TASK MATERIAL -
==================================================

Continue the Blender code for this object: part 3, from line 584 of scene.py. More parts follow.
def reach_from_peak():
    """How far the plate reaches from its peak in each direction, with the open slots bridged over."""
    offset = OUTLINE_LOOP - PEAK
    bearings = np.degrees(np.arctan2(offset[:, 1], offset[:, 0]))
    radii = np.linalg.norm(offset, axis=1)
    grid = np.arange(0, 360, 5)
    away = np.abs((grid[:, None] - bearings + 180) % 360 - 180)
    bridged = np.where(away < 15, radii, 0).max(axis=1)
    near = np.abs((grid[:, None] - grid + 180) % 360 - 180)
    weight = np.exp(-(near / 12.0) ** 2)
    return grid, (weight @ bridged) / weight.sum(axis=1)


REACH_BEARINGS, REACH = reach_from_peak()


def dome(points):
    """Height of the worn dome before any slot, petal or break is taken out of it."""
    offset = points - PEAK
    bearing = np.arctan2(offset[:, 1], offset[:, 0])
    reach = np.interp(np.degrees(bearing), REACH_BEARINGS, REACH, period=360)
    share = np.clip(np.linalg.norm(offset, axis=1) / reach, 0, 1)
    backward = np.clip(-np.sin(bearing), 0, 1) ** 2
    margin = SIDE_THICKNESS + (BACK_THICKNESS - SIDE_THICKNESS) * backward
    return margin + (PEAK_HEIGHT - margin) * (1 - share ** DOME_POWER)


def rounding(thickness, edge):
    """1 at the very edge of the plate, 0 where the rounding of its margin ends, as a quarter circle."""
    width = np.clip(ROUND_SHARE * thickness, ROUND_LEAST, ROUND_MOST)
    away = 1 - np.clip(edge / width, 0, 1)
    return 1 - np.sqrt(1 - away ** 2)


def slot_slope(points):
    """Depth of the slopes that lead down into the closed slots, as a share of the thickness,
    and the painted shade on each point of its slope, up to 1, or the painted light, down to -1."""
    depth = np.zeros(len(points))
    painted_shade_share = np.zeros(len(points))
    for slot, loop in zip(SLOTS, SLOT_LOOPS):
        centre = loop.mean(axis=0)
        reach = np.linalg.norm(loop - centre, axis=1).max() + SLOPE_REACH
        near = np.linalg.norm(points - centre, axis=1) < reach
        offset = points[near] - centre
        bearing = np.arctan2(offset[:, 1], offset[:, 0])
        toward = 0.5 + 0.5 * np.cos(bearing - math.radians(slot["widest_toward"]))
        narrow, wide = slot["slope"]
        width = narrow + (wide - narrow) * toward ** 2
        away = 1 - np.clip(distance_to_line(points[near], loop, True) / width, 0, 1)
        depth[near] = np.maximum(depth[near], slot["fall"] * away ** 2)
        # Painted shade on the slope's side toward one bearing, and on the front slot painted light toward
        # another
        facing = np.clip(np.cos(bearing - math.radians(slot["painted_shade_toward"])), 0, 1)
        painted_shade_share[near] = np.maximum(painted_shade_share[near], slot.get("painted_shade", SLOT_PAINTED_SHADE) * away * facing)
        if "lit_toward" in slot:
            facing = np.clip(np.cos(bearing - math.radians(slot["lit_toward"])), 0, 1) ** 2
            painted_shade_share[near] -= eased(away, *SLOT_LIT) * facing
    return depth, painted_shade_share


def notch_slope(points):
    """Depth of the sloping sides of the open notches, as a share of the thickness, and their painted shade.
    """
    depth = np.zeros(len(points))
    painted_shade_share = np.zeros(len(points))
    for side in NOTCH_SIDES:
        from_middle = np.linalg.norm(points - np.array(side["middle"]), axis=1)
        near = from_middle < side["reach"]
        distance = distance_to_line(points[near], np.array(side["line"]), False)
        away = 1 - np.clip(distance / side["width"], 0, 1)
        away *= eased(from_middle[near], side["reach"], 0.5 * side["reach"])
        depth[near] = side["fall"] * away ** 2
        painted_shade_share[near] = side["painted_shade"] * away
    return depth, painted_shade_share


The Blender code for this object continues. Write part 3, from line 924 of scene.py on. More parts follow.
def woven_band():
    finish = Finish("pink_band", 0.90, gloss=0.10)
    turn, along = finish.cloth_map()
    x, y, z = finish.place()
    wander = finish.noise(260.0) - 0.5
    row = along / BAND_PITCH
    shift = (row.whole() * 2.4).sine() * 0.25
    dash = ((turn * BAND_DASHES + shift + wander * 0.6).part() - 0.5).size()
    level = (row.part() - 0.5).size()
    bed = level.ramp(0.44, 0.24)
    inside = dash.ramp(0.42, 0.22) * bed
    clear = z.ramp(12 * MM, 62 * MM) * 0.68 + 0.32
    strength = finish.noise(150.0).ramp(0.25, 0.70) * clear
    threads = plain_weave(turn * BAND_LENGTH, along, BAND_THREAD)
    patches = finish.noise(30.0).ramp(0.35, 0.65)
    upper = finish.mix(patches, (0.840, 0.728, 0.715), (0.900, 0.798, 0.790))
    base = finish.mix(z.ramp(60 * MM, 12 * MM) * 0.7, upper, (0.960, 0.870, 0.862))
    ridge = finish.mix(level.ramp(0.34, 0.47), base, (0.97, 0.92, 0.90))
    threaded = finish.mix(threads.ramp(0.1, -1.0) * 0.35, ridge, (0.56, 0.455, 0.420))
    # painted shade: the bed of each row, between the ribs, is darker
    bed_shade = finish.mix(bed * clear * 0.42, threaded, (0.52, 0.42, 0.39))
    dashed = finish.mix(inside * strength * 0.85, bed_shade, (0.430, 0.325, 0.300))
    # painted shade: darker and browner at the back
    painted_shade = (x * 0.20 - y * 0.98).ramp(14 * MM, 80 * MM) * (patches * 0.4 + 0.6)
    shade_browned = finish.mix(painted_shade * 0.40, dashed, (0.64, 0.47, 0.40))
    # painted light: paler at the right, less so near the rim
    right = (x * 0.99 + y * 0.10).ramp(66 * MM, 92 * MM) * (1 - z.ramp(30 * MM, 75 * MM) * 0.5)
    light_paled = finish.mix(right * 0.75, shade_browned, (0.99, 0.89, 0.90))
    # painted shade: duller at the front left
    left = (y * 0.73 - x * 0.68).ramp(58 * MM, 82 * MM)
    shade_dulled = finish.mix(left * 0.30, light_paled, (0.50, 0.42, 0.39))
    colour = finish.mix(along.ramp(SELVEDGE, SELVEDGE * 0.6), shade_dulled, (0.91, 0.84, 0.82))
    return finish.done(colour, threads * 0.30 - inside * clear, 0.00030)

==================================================

YOUR GOAL -
Pick out all lines from the data above in which the word "code" appears.

EXERCISE ANSWER -
Continue the Blender code for this object: part 3, from line 584 of scene.py. More parts follow.
The Blender code for this object continues. Write part 3, from line 924 of scene.py on. More parts follow.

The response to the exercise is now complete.